> The request
Each record below should be repeated precisely as written.
━━━ Excerpted records ━━━
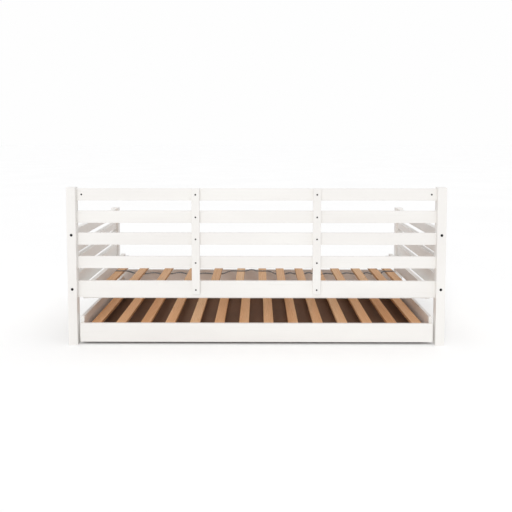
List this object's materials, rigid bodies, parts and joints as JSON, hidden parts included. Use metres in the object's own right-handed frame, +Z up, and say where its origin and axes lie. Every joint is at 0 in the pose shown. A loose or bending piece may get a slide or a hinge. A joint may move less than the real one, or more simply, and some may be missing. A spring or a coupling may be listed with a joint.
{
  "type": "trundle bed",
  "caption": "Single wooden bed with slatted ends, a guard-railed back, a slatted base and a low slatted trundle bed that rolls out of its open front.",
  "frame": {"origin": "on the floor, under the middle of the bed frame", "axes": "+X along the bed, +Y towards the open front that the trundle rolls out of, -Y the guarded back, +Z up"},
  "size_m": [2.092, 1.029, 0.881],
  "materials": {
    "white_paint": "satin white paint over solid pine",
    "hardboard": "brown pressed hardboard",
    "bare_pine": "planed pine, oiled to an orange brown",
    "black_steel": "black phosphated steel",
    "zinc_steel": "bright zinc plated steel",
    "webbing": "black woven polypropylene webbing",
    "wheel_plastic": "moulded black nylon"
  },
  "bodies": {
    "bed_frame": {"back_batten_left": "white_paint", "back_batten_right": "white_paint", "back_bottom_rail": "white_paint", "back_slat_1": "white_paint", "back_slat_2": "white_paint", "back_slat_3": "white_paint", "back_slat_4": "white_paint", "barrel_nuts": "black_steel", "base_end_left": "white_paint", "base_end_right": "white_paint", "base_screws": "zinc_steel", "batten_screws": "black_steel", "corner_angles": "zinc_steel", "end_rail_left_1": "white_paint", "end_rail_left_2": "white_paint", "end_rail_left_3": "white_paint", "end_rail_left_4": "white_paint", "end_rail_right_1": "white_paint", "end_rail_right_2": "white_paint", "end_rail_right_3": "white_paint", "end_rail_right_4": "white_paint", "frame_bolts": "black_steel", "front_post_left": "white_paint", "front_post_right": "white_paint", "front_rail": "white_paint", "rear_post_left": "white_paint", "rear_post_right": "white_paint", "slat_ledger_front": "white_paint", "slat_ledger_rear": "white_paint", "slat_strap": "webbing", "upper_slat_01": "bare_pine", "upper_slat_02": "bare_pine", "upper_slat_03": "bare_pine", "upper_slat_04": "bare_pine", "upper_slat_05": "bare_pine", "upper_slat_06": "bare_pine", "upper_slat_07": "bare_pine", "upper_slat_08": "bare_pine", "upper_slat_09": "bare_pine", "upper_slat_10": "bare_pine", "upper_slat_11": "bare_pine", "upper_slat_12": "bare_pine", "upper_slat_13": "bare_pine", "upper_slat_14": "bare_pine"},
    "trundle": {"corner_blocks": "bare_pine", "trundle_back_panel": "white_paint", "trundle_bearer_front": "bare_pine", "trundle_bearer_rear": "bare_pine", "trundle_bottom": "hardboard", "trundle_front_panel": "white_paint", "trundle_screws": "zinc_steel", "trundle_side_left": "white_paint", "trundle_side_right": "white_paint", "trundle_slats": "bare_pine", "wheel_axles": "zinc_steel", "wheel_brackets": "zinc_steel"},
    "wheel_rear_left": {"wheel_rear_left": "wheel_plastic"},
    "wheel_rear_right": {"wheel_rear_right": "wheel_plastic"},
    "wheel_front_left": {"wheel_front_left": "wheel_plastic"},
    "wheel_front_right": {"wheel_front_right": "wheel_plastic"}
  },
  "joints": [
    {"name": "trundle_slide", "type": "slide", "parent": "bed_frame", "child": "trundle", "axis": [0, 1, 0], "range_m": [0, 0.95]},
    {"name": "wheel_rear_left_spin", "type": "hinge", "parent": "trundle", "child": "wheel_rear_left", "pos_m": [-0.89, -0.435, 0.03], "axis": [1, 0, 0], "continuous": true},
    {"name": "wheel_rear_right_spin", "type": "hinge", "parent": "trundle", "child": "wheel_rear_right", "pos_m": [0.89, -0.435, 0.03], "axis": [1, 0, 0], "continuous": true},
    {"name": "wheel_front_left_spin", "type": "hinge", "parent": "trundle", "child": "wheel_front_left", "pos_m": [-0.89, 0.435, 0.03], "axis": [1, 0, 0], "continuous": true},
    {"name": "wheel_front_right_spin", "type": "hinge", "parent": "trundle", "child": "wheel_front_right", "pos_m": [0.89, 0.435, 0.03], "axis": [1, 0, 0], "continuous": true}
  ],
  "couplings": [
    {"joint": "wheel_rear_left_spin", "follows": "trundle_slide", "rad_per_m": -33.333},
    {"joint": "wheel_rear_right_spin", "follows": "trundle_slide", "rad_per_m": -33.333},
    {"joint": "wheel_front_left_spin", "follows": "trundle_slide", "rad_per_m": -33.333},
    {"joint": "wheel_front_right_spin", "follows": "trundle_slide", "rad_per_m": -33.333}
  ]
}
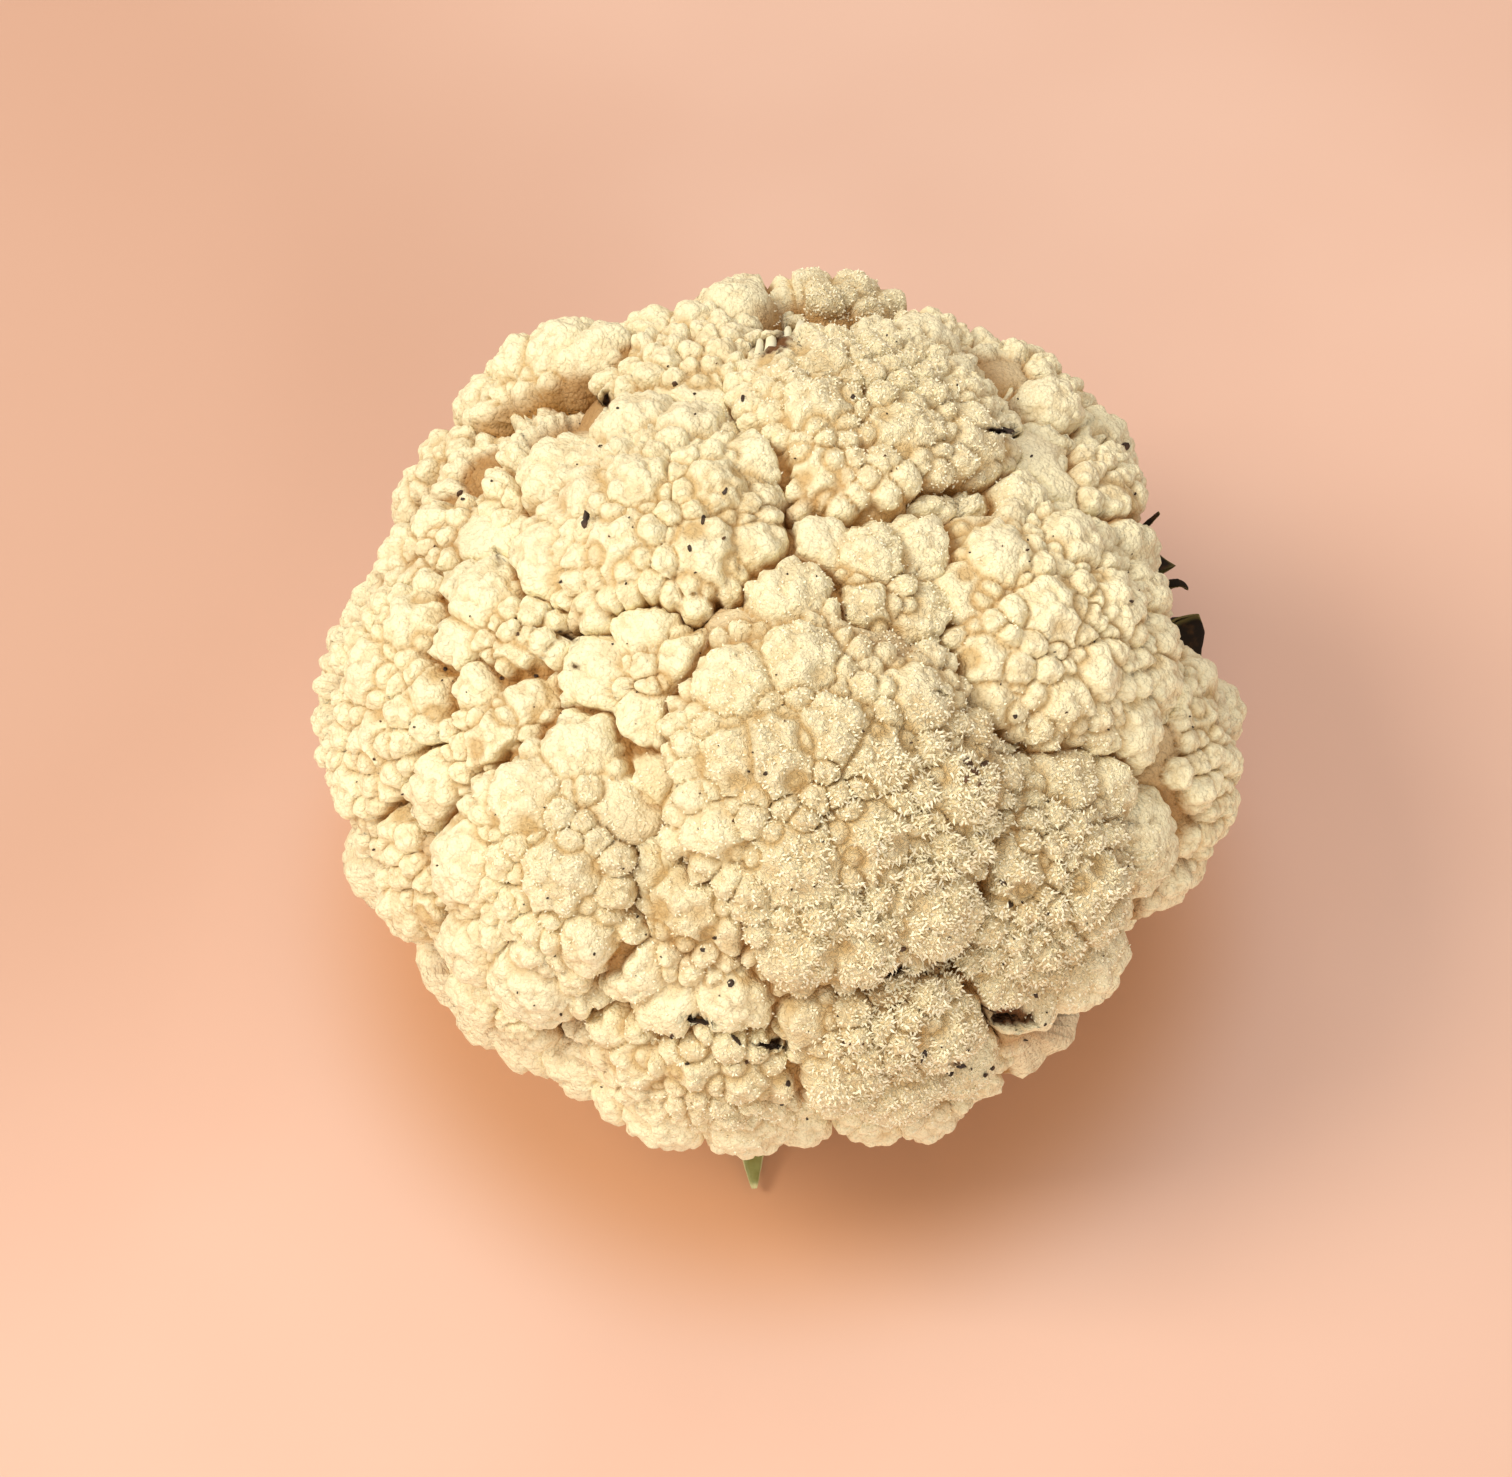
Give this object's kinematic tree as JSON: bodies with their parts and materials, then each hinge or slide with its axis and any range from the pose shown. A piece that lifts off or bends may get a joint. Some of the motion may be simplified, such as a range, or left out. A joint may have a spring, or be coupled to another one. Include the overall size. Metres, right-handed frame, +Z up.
━━━
> Worked solution
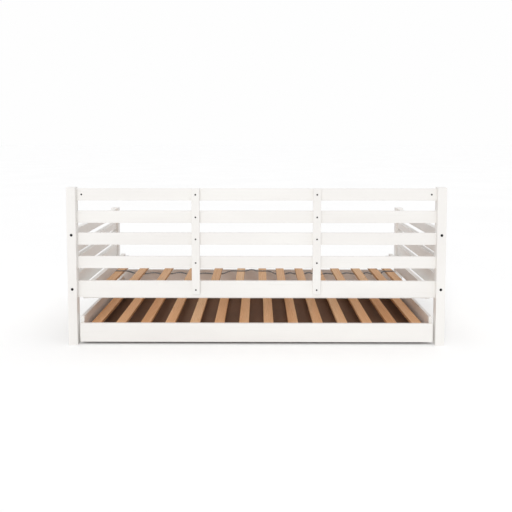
List this object's materials, rigid bodies, parts and joints as JSON, hidden parts included. Use metres in the object's own right-handed frame, +Z up, and say where its origin and axes lie. Every joint is at 0 in the pose shown. A loose or bending piece may get a slide or a hinge. A joint may move less than the real one, or more simply, and some may be missing. A spring or a coupling may be listed with a joint.
{
  "type": "trundle bed",
  "caption": "Single wooden bed with slatted ends, a guard-railed back, a slatted base and a low slatted trundle bed that rolls out of its open front.",
  "frame": {"origin": "on the floor, under the middle of the bed frame", "axes": "+X along the bed, +Y towards the open front that the trundle rolls out of, -Y the guarded back, +Z up"},
  "size_m": [2.092, 1.029, 0.881],
  "materials": {
    "white_paint": "satin white paint over solid pine",
    "hardboard": "brown pressed hardboard",
    "bare_pine": "planed pine, oiled to an orange brown",
    "black_steel": "black phosphated steel",
    "zinc_steel": "bright zinc plated steel",
    "webbing": "black woven polypropylene webbing",
    "wheel_plastic": "moulded black nylon"
  },
  "bodies": {
    "bed_frame": {"back_batten_left": "white_paint", "back_batten_right": "white_paint", "back_bottom_rail": "white_paint", "back_slat_1": "white_paint", "back_slat_2": "white_paint", "back_slat_3": "white_paint", "back_slat_4": "white_paint", "barrel_nuts": "black_steel", "base_end_left": "white_paint", "base_end_right": "white_paint", "base_screws": "zinc_steel", "batten_screws": "black_steel", "corner_angles": "zinc_steel", "end_rail_left_1": "white_paint", "end_rail_left_2": "white_paint", "end_rail_left_3": "white_paint", "end_rail_left_4": "white_paint", "end_rail_right_1": "white_paint", "end_rail_right_2": "white_paint", "end_rail_right_3": "white_paint", "end_rail_right_4": "white_paint", "frame_bolts": "black_steel", "front_post_left": "white_paint", "front_post_right": "white_paint", "front_rail": "white_paint", "rear_post_left": "white_paint", "rear_post_right": "white_paint", "slat_ledger_front": "white_paint", "slat_ledger_rear": "white_paint", "slat_strap": "webbing", "upper_slat_01": "bare_pine", "upper_slat_02": "bare_pine", "upper_slat_03": "bare_pine", "upper_slat_04": "bare_pine", "upper_slat_05": "bare_pine", "upper_slat_06": "bare_pine", "upper_slat_07": "bare_pine", "upper_slat_08": "bare_pine", "upper_slat_09": "bare_pine", "upper_slat_10": "bare_pine", "upper_slat_11": "bare_pine", "upper_slat_12": "bare_pine", "upper_slat_13": "bare_pine", "upper_slat_14": "bare_pine"},
    "trundle": {"corner_blocks": "bare_pine", "trundle_back_panel": "white_paint", "trundle_bearer_front": "bare_pine", "trundle_bearer_rear": "bare_pine", "trundle_bottom": "hardboard", "trundle_front_panel": "white_paint", "trundle_screws": "zinc_steel", "trundle_side_left": "white_paint", "trundle_side_right": "white_paint", "trundle_slats": "bare_pine", "wheel_axles": "zinc_steel", "wheel_brackets": "zinc_steel"},
    "wheel_rear_left": {"wheel_rear_left": "wheel_plastic"},
    "wheel_rear_right": {"wheel_rear_right": "wheel_plastic"},
    "wheel_front_left": {"wheel_front_left": "wheel_plastic"},
    "wheel_front_right": {"wheel_front_right": "wheel_plastic"}
  },
  "joints": [
    {"name": "trundle_slide", "type": "slide", "parent": "bed_frame", "child": "trundle", "axis": [0, 1, 0], "range_m": [0, 0.95]},
    {"name": "wheel_rear_left_spin", "type": "hinge", "parent": "trundle", "child": "wheel_rear_left", "pos_m": [-0.89, -0.435, 0.03], "axis": [1, 0, 0], "continuous": true},
    {"name": "wheel_rear_right_spin", "type": "hinge", "parent": "trundle", "child": "wheel_rear_right", "pos_m": [0.89, -0.435, 0.03], "axis": [1, 0, 0], "continuous": true},
    {"name": "wheel_front_left_spin", "type": "hinge", "parent": "trundle", "child": "wheel_front_left", "pos_m": [-0.89, 0.435, 0.03], "axis": [1, 0, 0], "continuous": true},
    {"name": "wheel_front_right_spin", "type": "hinge", "parent": "trundle", "child": "wheel_front_right", "pos_m": [0.89, 0.435, 0.03], "axis": [1, 0, 0], "continuous": true}
  ],
  "couplings": [
    {"joint": "wheel_rear_left_spin", "follows": "trundle_slide", "rad_per_m": -33.333},
    {"joint": "wheel_rear_right_spin", "follows": "trundle_slide", "rad_per_m": -33.333},
    {"joint": "wheel_front_left_spin", "follows": "trundle_slide", "rad_per_m": -33.333},
    {"joint": "wheel_front_right_spin", "follows": "trundle_slide", "rad_per_m": -33.333}
  ]
}
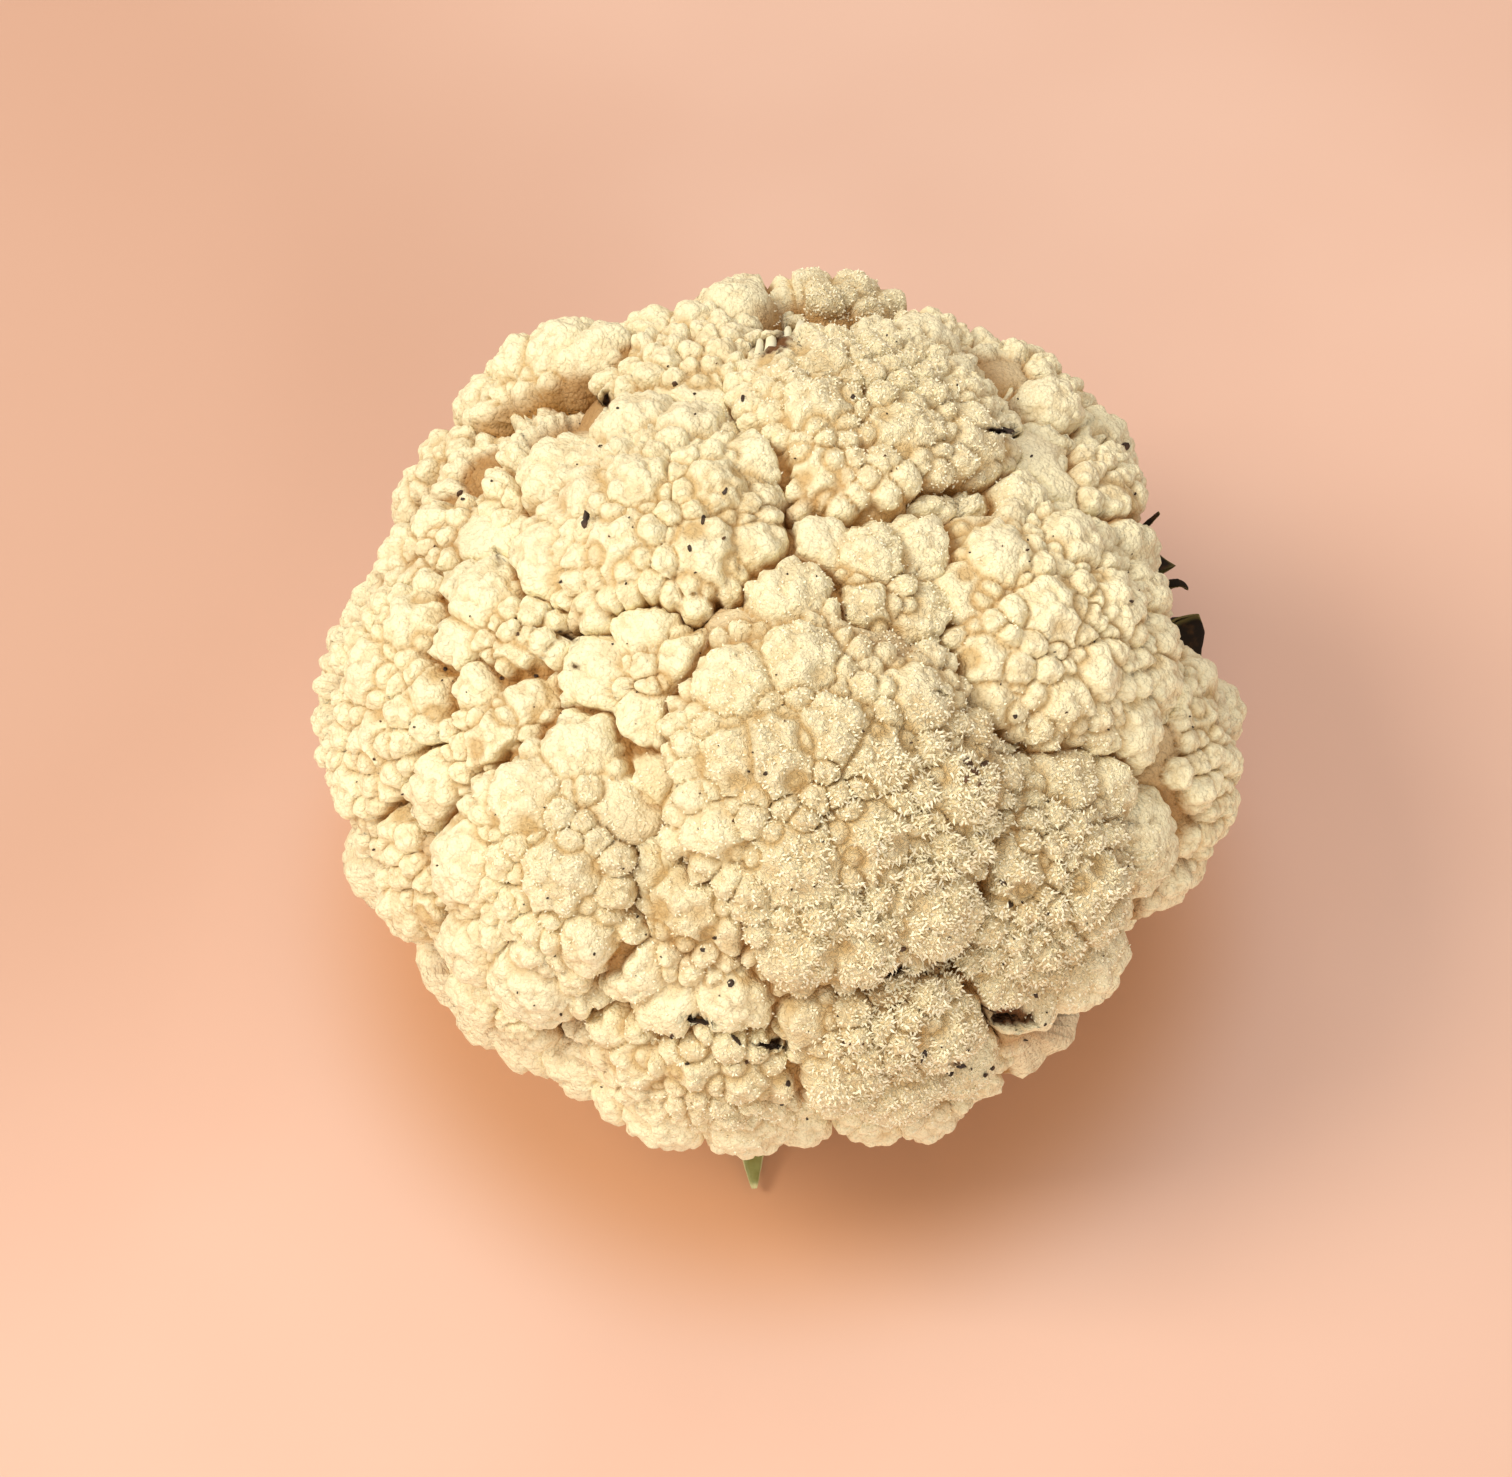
Give this object's kinematic tree as JSON: bodies with their parts and materials, then each hinge or slide with its axis and any range from the pose shown. A piece that lifts off or bends may get a joint. Some of the motion may be simplified, such as a range, or left out. A joint may have a spring, or be coupled to another one. Include the overall size. Metres, right-handed frame, +Z up.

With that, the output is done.